Put charging spots in public areas. Keep remotes and controllers out of sight when not in use. Create a clear place where screen-free options live - not buried in a closet.
Rotate activities so they feel new again. Kids don’t need 50 options. They need 6-10 great options that actually get used.
If you want a single place to shop by age band and build a screen-free rotation fast, Skool Box organizes screen-free learning toys, games, and kits around purposeful play - helpful when you’re trying to replace “default screen time” with something that sticks.
What to do when your kid says, “I’m bored”
Boredom is not an emergency. It’s the doorway to independent play, but kids may not have the muscle for it yet.
Instead of solving boredom with a device, try a short script: “You can be bored. Then pick one.” At first, you’ll need to offer two choices. Over time, your child starts generating their own.
If boredom always triggers a meltdown, look underneath it. Are they hungry? Overtired? Overstimulated? Screens often mask those states, so when you remove the mask, you see the real need.
Handle setbacks without blowing up the whole plan
You’ll have days where screens happen more. Travel days, sick days, deadlines, rainy weekends. That doesn’t mean you failed.
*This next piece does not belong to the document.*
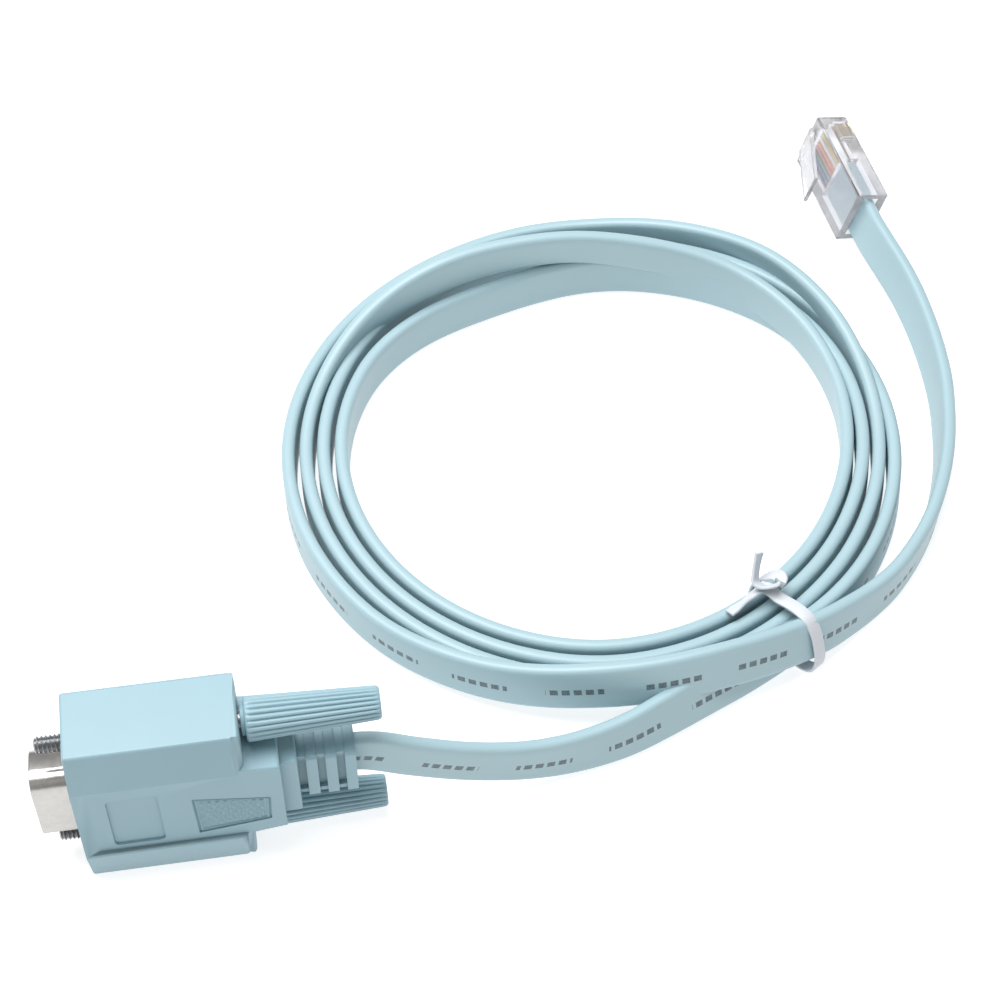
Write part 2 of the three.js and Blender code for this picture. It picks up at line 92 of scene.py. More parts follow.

The trick is avoiding the “might as well” spiral. If the morning was screen-heavy, protect one screen-free anchor later: dinner without devices, a family board game, a walk, or a craft hour.
Consistency is built from recovery, not perfection.
A closing thought you can use tonight
The fastest way to reduce screens is not a stricter rule - it’s a better replacement at the exact moment you usually reach for a device. Pick one tough window tomorrow, set up one screen-free option that matches the job screens have been doing, and let that small win earn you the next one.